## What needs to be done:
Extract, unchanged, every line from the top of the material below through the line with "obj.data.transform(world)", and no more.

(Entries with model source code)
BEGIN

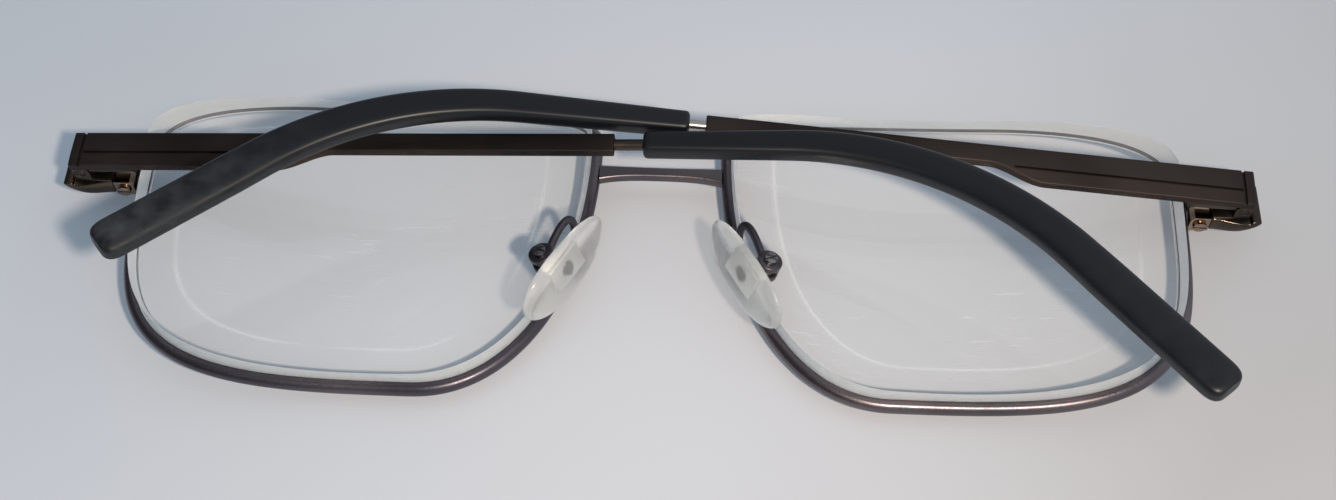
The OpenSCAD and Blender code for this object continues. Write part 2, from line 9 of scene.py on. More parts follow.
import bmesh
import bpy
import numpy as np
from mathutils import Matrix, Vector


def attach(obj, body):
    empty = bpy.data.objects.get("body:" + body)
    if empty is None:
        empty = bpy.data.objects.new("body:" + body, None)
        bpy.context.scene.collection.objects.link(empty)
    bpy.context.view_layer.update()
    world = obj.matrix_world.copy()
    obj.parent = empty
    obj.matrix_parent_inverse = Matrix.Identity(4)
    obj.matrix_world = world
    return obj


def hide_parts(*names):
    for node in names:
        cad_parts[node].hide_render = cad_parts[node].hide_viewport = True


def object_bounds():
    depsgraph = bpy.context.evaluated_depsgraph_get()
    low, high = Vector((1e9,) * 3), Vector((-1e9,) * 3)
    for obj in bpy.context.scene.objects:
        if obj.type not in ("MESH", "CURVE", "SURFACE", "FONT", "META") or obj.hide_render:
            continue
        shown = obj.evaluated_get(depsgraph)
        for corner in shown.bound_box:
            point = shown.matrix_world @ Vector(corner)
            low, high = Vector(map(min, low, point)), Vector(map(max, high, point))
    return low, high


bl_info = {
    "name": "Folded Metal Eyeglasses",
    "version": (1, 0, 0),
    "blender": (4, 5, 0),
    "location": "3D View > Sidebar > Eyeglasses",
    "description": "Builds the visible pieces of a pair of folded metal eyeglasses and their stage",
    "category": "Object",
}

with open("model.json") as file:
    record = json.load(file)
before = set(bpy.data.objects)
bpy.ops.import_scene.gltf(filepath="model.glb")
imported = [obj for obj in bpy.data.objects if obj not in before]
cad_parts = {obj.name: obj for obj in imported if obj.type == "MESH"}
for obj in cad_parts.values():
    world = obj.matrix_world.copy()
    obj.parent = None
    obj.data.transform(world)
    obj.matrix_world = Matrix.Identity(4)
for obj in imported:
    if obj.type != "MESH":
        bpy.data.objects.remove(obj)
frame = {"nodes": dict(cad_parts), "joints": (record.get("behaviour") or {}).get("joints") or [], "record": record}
CAD_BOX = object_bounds()
JOINTS = {joint["name"]: joint for joint in frame["joints"]}

MM = 0.001
SIDES = {"left": -1, "right": 1}

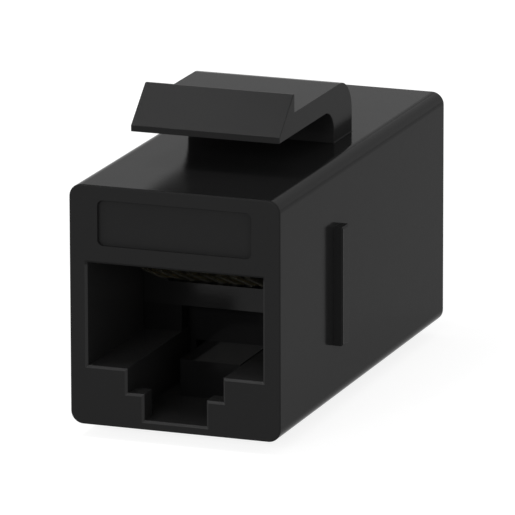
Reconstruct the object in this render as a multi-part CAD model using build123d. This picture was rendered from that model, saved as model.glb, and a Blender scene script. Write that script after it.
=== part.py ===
from build123d import *
import os

# Inline coupler for an eight-way network plug, with a snap-in body for a panel opening.
# Millimetres. X runs across the front face, -Y is out of the front port, +Z is up.
# The origin is under the middle of the body, level with the lowest face of the panel hook.

# Body, a moulded sleeve
body_depth = 32.3
body_height = 16.04
side_wall = 1.2
front_wall = 1.5
long_edge_radius = 0.85
end_edge_radius = 0.12

# Port mouth, the same at both ends, with heights above the underside of the body
port_width = 12.1
port_floor = 3.97
port_top = 10.86
shoulder_width = 6.64
shoulder_floor = 2.36
lever_width = 4.32
lever_floor = 0.62
mouth_chamfer = 0.15

# Name plate recess in the front face, left bare
plate_width = 10.6
plate_above_port = 1.19
plate_below_top = 0.94
plate_depth = 0.3
plate_corner = 0.4

# Panel fixing: hook below, ribs at the sides, latch above
hook_drop = 0.9
hook_width = 9.0
hook_front = 5.9
hook_flat = 0.6
catch_back = 8.5
rib_front = 10.2
rib_thickness = 1.25
rib_stand = 0.65
rib_bottom = 3.92
rib_height = 8.0
rib_chamfer = 0.12

# Latch arm
latch_width = 10.3
latch_nose = 5.7
latch_gap = 2.32
latch_thickness = 1.44
latch_nose_height = 0.41
latch_catch_height = 1.25
latch_catch_flat = 0.2
latch_leg_front = 16.1
latch_leg_thickness = 3.46
latch_outer_radius = 2.25
latch_inner_radius = 1.7
latch_edge = 0.03

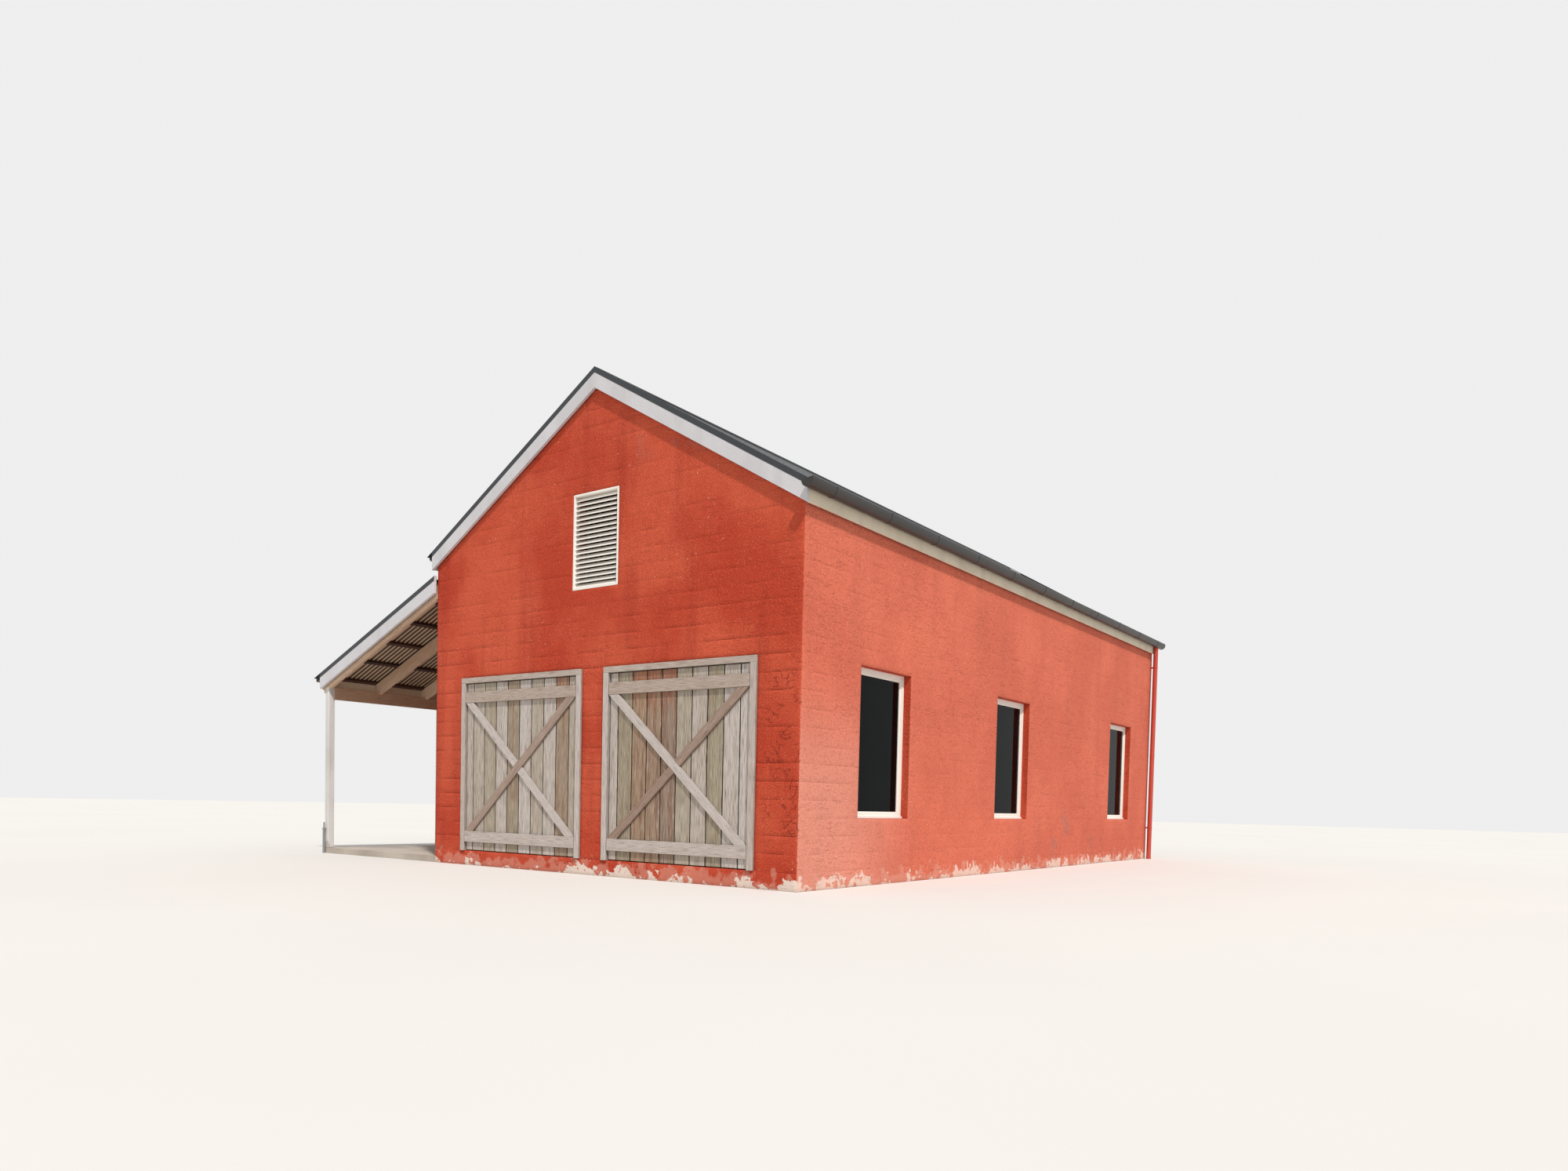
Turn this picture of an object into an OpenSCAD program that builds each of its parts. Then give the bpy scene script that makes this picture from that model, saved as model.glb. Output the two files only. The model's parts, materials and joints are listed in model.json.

END

## Answer for the task:
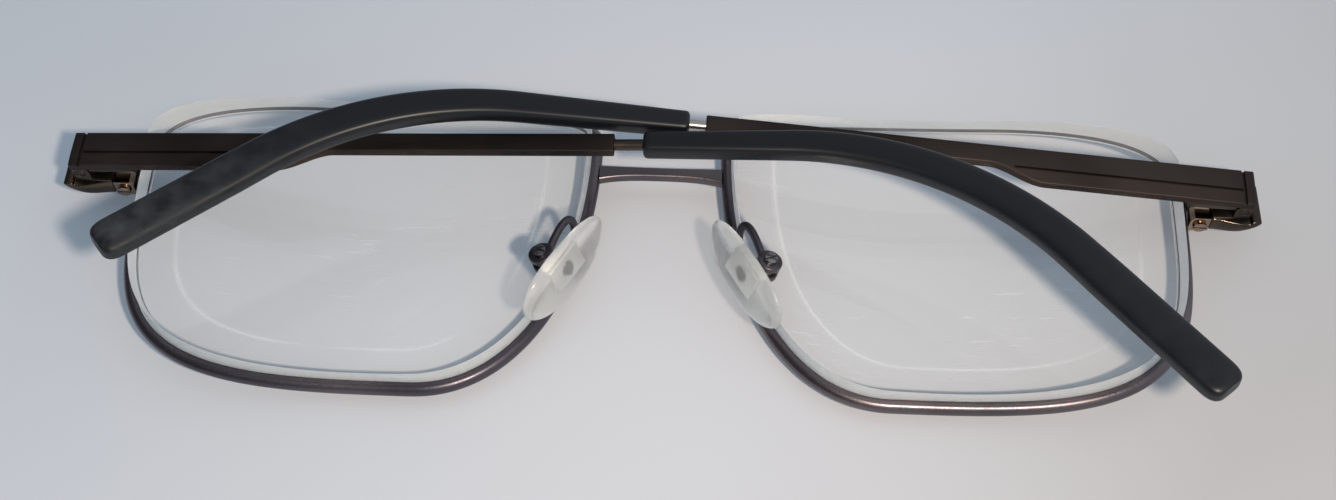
The OpenSCAD and Blender code for this object continues. Write part 2, from line 9 of scene.py on. More parts follow.
import bmesh
import bpy
import numpy as np
from mathutils import Matrix, Vector


def attach(obj, body):
    empty = bpy.data.objects.get("body:" + body)
    if empty is None:
        empty = bpy.data.objects.new("body:" + body, None)
        bpy.context.scene.collection.objects.link(empty)
    bpy.context.view_layer.update()
    world = obj.matrix_world.copy()
    obj.parent = empty
    obj.matrix_parent_inverse = Matrix.Identity(4)
    obj.matrix_world = world
    return obj


def hide_parts(*names):
    for node in names:
        cad_parts[node].hide_render = cad_parts[node].hide_viewport = True


def object_bounds():
    depsgraph = bpy.context.evaluated_depsgraph_get()
    low, high = Vector((1e9,) * 3), Vector((-1e9,) * 3)
    for obj in bpy.context.scene.objects:
        if obj.type not in ("MESH", "CURVE", "SURFACE", "FONT", "META") or obj.hide_render:
            continue
        shown = obj.evaluated_get(depsgraph)
        for corner in shown.bound_box:
            point = shown.matrix_world @ Vector(corner)
            low, high = Vector(map(min, low, point)), Vector(map(max, high, point))
    return low, high


bl_info = {
    "name": "Folded Metal Eyeglasses",
    "version": (1, 0, 0),
    "blender": (4, 5, 0),
    "location": "3D View > Sidebar > Eyeglasses",
    "description": "Builds the visible pieces of a pair of folded metal eyeglasses and their stage",
    "category": "Object",
}

with open("model.json") as file:
    record = json.load(file)
before = set(bpy.data.objects)
bpy.ops.import_scene.gltf(filepath="model.glb")
imported = [obj for obj in bpy.data.objects if obj not in before]
cad_parts = {obj.name: obj for obj in imported if obj.type == "MESH"}
for obj in cad_parts.values():
    world = obj.matrix_world.copy()
    obj.parent = None
    obj.data.transform(world)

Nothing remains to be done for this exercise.